L’échelle prend racine dans la terre, terre qui est irriguée par le divin avec ce flot d’anges. Il y a ce lien, cette liaison entre le terrestre et le céleste. Les anges qui volent n’utilisent pas leurs ailes. Ils restent dans l’ascension ou la descente périlleuse. La montée et la descente sont réalisées par pallier. Pourquoi faire simple quand on peut faire compliqué ? Pourquoi prendre le risque de tomber quand on a des ailes dans le dos. Pourquoi se croiser maladroitement quand le reste du ciel est offert ?
L’échelle figure la voie et la conduite à tenir.
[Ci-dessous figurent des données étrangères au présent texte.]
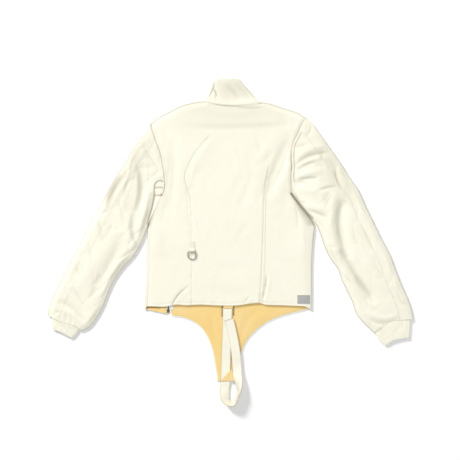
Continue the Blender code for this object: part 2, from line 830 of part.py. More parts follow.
def make_casing(look):
    """The golden flap that holds the webbing down at the tip."""
    corners = [np.array(point, float) for point in CASING_OUTLINE]

    def plan(u, v):
        low = (1 - u) * corners[0] + u * corners[1]
        high = (1 - u) * corners[3] + u * corners[2]
        return (1 - v) * low + v * high

    return flat_piece("strap_casing", plan, lambda spot: CASING_Z, THIN_WALL, 3, 3, look)


# Metal ring


def ring_height():
    """The height of the ring's straight bar, held in its tab."""
    spots = [np.array((RING_X + dx, RING_BAR_Y + dy)) for dx in (-10, 0, 10) for dy in (-22, 0, 28)]
    under = max(back_top(spot) for spot in spots)
    return under + SEAM_GAP + TAB_WALL + TAB_CLEARANCE + RING_WIRE / 2


def make_ring(look):
    """The D-shaped wire, its straight side along X; the object's origin is on that side."""
    reach = (RING_WIDTH - RING_WIRE) / 2
    points = [(-reach + RING_CORNER, 0), (0, 0), (reach - RING_CORNER, 0)]
    arc_centre = RING_DROP - reach
    for i in range(3):
        turn = math.radians(90 - 45 * i)
        points.append((reach - RING_CORNER * (1 - math.cos(turn)), -RING_CORNER * (1 - math.sin(turn))))
    points.append((reach, -arc_centre))
    for i in range(1, RING_ARC_STEPS):
        turn = math.pi * i / RING_ARC_STEPS
        points.append((reach * math.cos(turn), -arc_centre - reach * math.sin(turn)))
    points.append((-reach, -arc_centre))
    for i in range(3):
        turn = math.radians(45 * i)
        points.append((-reach + RING_CORNER * (1 - math.cos(turn)), -RING_CORNER * (1 - math.sin(turn))))
    points = [point for i, point in enumerate(points) if math.dist(point, points[i - 1]) > 0.2]
    curve = bpy.data.curves.new("d_ring", "CURVE")
    curve.dimensions = "3D"
    curve.bevel_depth = RING_WIRE / 2 * MM
    curve.bevel_resolution = 2
    spline = curve.splines.new("POLY")
    spline.points.add(len(points) - 1)
    for spot, (x, y) in zip(spline.points, points):
        spot.co = (x * MM, y * MM, 0.0, 1.0)
    spline.use_cyclic_u = True
    curve.materials.append(look)
    ring = bpy.data.objects.new("d_ring", curve)
    ring.location = (RING_X * MM, RING_BAR_Y * MM, ring_height() * MM)
    ring.rotation_euler.x = math.radians(RING_TILT)
    jacket.objects.link(ring)
    return ring


def make_tab(look):
    """The cloth tab, folded round the ring's bar."""
    bar = ring_height()
    turn_radius = RING_WIRE / 2 + TAB_CLEARANCE + TAB_WALL / 2
    low = bar - turn_radius
    path = [(TAB_TOP_Y, low), (TAB_TOP_Y - TAB_PRESSED, low), (RING_BAR_Y + 4, low)]
    for i in range(TAB_TURN_STEPS + 1):
        turn = math.pi * i / TAB_TURN_STEPS
        path.append((RING_BAR_Y - turn_radius * math.sin(turn), bar - turn_radius * math.cos(turn)))
    over = low + TAB_WALL + SEAM_GAP
    path += [(RING_BAR_Y + 3.5, bar + turn_radius - 1.2), (RING_BAR_Y + 8, over)]
    path += [(TAB_TOP_Y - TAB_PRESSED, over), (TAB_TOP_Y, over)]
    spots = np.array(path)

    def place(column, row):
        ahead, behind = spots[min(column + 1, len(spots) - 1)], spots[max(column - 1, 0)]
        along = (ahead - behind) / np.linalg.norm(ahead - behind)
        out = np.array((along[1], -along[0])) * TAB_WALL / 2
        x = RING_X + (row - 0.5) * TAB_WIDTH
        inner, outer = spots[column] + out, spots[column] - out
        return (x, *inner), (x, *outer)

    return cloth("ring_tab", len(spots) - 1, 1, place, look)


# Zip and label


def zip_strip(name, near, far, low, high, look):
    """A strip along the zip between two distances from its line."""
    spots = [zip_line.at(share) for share in np.linspace(ZIP_START, 1, ZIP_SPOTS)]
    line = Line((np.array((ZIP_LINE[0][0], TAPE_BOTTOM_Y)), *spots))

    def plan(u, v):
        return line.side(v * ZIP_REACH, -(near + u * (far - near)))

    return flat_piece(name, plan, lambda spot: low, high - low, 1, ZIP_ROWS, look)


def block(name, size, centre, look):
    """A small bevelled block."""
    bm = bmesh.new()
    bmesh.ops.create_cube(bm, size=1.0)
    for vert in bm.verts:
        vert.co = [MM * (c + s * v) for c, s, v in zip(centre, size, vert.co)]
    bmesh.ops.bevel(bm, geom=bm.edges[:], offset=0.5 * MM, segments=2, affect="EDGES")
    return finish(name, bm, look)


def make_zip(tape_look, metal_look):
    half = CHAIN_WIDTH / 2
    low = WALL + SEAM_GAP
    high = low + TAPE_WALL
    zip_strip("zip_chain", -half, half, CHAIN_BOTTOM, CHAIN_TOP, metal_look)
    zip_strip("zip_tape_main", half + SEAM_GAP, half + TAPE_WIDTH, low, high, tape_look)
    zip_strip("zip_tape_side", -half - TAPE_WIDTH, -half - SEAM_GAP, low, high, tape_look)
    x = ZIP_LINE[0][0]
    box_y = TAPE_BOTTOM_Y - SEAM_GAP - BOX_SIZE[1] / 2
    block("zip_box", BOX_SIZE, (x, box_y, SEAM_GAP + BOX_SIZE[2] / 2), metal_look)


def make_label(look):
    x0, x1, y0, y1 = LABEL

    def plan(u, v):
        return np.array((x0 + u * (x1 - x0), y0 + v * (y1 - y0)))

    return flat_piece(
        "side_label", plan, lambda spot: back_top(spot) + 2 * SEAM_GAP, LABEL_WALL, 4, 3, look
    )


for leftover in list(bpy.data.objects):
    bpy.data.objects.remove(leftover, do_unlink=True)
jacket = bpy.data.collections.new("fencing_jacket")
bpy.context.scene.collection.children.link(jacket)

cream = material("cream_cotton", (0.80, 0.76, 0.66), 0.85)
golden = material("golden_lining", (0.74, 0.55, 0.24), 0.8)
knit = material("cream_rib_knit", (0.78, 0.74, 0.64), 0.9)
webbing = material("cream_webbing", (0.76, 0.73, 0.64), 0.75)
tape = material("white_zip_tape", (0.85, 0.84, 0.80), 0.8)
dark_metal = material("dark_zip_metal", (0.12, 0.11, 0.11), 0.45, 0.8)
bright_metal = material("bright_ring_metal", (0.62, 0.62, 0.62), 0.3, 1.0)
grey_label = material("grey_label", (0.30, 0.30, 0.31), 0.8)

make_back(cream)
make_fronts(cream)
make_lining(golden)
make_sleeve("left", LEFT_SLEEVE, left_armhole, Line(LEFT_SLEEVE_END), cream)
make_sleeve("right", RIGHT_SLEEVE, right_armhole, Line(RIGHT_SLEEVE_END), cream)
make_cuff("left", LEFT_CUFF, Line(LEFT_CUFF_SEAM), Line(LEFT_CUFF_END), knit)
make_cuff("right", RIGHT_CUFF, Line(RIGHT_CUFF_SEAM), Line(RIGHT_CUFF_END), knit)
make_collar(cream)
make_strap(webbing)
make_anchor(golden)
make_casing(golden)
make_ring(bright_metal)
make_tab(cream)
make_zip(tape, dark_metal)
make_label(grey_label)
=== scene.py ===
"""A fencing jacket laid flat on its front, with its back up: its cloth, seams, knit, webbing and metal.

Tables and sizes are in millimetres, in the jacket's own frame: X across, Y from the hem to the collar,
Z up from the surface. Meshes are in metres.
"""

import logging
import math
from collections.abc import Callable, Sequence
from dataclasses import dataclass
from enum import Enum
from functools import cache

import bpy
import numpy as np
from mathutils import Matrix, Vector


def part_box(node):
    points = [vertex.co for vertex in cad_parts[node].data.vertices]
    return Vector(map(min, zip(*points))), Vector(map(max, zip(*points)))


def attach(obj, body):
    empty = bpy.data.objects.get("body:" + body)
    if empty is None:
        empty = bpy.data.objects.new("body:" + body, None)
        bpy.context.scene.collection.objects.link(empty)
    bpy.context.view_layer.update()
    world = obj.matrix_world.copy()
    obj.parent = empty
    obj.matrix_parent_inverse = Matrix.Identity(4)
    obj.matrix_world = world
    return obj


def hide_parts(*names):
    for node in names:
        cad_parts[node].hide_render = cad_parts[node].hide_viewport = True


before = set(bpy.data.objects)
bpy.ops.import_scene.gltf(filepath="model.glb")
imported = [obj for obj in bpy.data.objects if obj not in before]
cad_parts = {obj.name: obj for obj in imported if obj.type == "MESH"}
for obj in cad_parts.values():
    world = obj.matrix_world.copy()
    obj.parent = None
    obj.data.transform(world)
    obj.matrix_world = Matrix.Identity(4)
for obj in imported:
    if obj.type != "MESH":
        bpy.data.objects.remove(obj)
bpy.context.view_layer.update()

log = logging.getLogger("fencing_jacket")

MM = 0.001
Plan = Callable[[np.ndarray, np.ndarray], np.ndarray]
Row = tuple[float, ...]
Grid = tuple[np.ndarray, np.ndarray]
Colour = tuple[float, float, float]
Socket = bpy.types.NodeSocket
Value = Socket | float | Colour

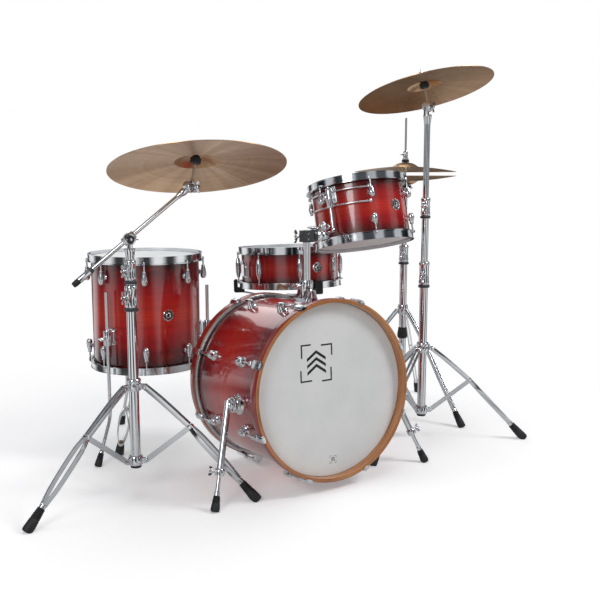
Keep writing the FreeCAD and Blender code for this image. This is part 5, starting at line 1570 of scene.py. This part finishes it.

Pour monter, il faut gravir, lentement et seul et la voie est étroite. Rébecca n’est plus là pour le soutenir et le conseiller. Le moindre faux-pas et c’est la catastrophe. Surtout que la montée s’accompagne de l’aveuglément dû à la lumière divine. Les yeux alors ne servent plus à rien. C’est la foi qui guide car la raison est embuée, aveuglée.
Mais la voie est droite qui ne souffre même pas de la perspective. Nous ne sommes pas plus haut dans le ciel, ni plus loin. Nous sommes dans le présent, face à nous. Le flot tempétueux des anges se fait ici et maintenant dans ce présent de l’immédiateté et de la vie. Le Jacob qui va s’éveiller ne sera plus du tout le même. Ce n’est pas d’un sommeil qu’il s’agit mais bel et bien d’une naissance.